• **STATED GOAL**
Copy out each line that has "members" in it.

• **DATA SHOWN**
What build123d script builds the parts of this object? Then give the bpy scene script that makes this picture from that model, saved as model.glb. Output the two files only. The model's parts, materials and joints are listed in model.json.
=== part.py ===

...

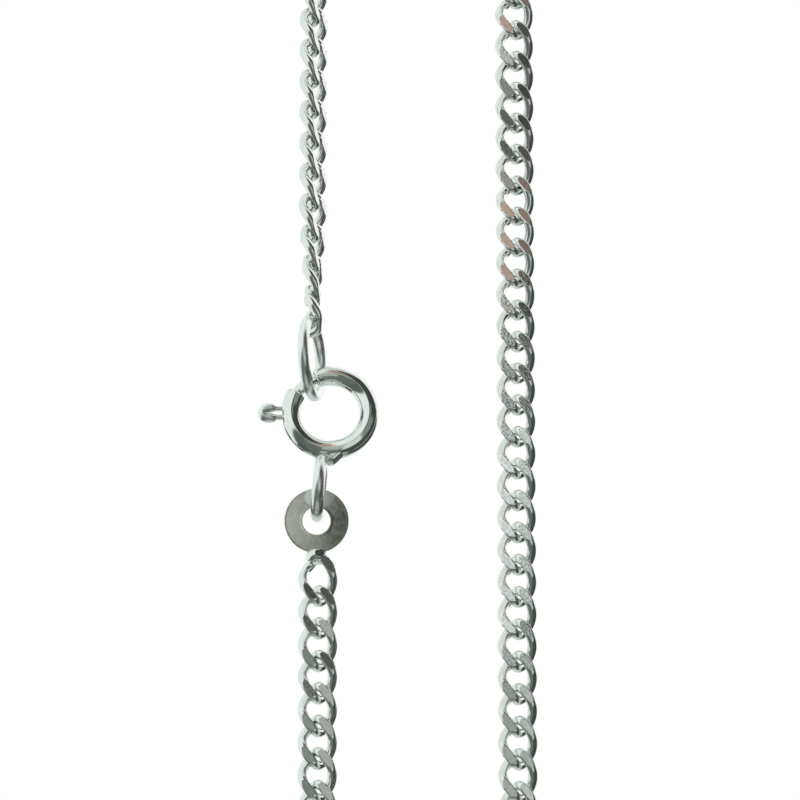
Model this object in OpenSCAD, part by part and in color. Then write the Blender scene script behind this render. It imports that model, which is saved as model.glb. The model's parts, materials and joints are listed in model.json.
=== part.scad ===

...

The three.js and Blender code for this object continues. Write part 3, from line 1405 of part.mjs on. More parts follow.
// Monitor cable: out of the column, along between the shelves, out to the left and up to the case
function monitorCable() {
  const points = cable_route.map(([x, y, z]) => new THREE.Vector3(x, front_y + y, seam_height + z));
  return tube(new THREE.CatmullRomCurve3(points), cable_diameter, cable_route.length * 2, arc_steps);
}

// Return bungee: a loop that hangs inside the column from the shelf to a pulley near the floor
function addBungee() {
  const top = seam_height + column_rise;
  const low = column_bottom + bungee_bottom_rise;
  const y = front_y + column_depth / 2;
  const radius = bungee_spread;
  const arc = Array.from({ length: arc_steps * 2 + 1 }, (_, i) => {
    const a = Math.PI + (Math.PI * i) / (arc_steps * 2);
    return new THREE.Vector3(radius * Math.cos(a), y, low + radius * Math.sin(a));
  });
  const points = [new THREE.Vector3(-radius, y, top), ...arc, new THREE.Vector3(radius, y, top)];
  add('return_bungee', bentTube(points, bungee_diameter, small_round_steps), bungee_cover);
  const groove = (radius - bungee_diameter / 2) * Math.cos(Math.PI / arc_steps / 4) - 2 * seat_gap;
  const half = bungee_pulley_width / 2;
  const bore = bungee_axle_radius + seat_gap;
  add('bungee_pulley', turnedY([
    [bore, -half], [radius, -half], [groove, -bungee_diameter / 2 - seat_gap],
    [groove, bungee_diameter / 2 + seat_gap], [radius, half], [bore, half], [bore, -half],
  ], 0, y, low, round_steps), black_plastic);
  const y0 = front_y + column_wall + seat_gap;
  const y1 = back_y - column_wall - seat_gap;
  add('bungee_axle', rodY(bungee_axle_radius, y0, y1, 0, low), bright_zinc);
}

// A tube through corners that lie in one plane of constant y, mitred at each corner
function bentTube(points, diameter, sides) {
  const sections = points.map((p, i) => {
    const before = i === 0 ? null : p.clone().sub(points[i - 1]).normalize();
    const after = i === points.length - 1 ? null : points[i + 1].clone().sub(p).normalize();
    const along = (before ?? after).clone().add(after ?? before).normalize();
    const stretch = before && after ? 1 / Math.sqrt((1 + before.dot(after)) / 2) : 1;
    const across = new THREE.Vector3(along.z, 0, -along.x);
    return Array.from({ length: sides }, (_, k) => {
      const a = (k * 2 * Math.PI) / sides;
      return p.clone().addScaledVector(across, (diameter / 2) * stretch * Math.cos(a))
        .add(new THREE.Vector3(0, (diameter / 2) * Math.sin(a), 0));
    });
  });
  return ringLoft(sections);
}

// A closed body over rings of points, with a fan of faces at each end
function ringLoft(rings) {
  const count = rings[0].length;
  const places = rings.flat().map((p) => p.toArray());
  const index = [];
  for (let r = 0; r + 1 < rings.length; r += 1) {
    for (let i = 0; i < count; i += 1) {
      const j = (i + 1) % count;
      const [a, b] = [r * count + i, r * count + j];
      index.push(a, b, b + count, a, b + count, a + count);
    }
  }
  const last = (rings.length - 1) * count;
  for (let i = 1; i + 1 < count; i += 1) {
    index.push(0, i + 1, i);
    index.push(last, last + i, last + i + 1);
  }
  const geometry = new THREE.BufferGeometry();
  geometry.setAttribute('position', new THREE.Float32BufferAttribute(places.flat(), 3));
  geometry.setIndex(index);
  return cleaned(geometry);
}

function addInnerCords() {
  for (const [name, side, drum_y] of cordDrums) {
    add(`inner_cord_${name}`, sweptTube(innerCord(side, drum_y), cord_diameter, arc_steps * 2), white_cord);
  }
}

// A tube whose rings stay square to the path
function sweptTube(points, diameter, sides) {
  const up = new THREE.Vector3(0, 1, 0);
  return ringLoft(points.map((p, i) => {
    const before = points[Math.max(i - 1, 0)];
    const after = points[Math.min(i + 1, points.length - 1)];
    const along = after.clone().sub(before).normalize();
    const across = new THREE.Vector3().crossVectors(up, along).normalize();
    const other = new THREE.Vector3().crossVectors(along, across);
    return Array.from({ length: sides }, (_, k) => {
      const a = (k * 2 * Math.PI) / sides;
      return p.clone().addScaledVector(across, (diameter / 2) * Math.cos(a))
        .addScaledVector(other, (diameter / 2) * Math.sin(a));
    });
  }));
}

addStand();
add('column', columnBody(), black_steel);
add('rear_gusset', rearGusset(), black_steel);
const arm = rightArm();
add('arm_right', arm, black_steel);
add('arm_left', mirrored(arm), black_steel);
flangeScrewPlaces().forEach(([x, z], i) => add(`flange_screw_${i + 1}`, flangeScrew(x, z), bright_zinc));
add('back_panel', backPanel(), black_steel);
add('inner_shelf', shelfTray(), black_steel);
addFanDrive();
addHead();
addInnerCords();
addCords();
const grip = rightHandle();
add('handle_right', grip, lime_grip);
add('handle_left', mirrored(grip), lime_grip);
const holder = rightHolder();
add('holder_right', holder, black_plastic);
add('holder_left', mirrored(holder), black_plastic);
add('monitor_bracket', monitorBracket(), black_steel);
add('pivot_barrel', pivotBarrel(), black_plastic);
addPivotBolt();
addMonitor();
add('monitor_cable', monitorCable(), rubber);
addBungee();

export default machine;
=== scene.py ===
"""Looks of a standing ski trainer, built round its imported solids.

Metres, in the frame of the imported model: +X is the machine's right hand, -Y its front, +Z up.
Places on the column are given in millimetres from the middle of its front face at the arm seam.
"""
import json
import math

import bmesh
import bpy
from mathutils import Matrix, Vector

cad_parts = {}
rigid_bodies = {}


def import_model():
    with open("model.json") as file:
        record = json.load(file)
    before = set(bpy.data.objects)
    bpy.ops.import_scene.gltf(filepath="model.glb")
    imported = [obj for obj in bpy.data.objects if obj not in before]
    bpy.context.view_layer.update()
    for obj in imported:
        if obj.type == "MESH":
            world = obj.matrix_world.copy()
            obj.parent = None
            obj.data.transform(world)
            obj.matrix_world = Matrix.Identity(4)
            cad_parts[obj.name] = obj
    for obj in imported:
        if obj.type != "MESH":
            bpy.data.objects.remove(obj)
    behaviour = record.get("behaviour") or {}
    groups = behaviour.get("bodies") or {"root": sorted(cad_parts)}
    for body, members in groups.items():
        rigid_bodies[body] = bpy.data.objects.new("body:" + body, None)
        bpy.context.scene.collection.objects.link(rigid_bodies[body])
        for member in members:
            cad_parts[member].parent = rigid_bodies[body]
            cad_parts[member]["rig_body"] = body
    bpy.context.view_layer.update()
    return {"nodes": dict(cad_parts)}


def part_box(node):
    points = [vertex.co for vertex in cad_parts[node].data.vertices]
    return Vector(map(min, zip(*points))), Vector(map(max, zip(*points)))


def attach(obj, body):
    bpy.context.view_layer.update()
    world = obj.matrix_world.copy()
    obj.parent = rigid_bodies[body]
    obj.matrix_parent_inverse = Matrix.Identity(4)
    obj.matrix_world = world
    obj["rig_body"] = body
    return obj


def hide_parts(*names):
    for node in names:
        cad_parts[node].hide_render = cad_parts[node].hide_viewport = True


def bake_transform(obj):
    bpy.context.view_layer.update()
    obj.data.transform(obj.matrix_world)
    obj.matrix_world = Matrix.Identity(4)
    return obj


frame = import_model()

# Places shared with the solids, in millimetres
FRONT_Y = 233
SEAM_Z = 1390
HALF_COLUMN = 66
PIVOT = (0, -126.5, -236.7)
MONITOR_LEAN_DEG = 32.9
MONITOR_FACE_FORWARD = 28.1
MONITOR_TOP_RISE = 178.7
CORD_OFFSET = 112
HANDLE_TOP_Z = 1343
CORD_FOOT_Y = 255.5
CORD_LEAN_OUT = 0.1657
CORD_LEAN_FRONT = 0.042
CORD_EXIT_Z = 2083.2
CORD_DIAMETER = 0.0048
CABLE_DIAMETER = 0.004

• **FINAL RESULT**
    for body, members in groups.items():
        for member in members:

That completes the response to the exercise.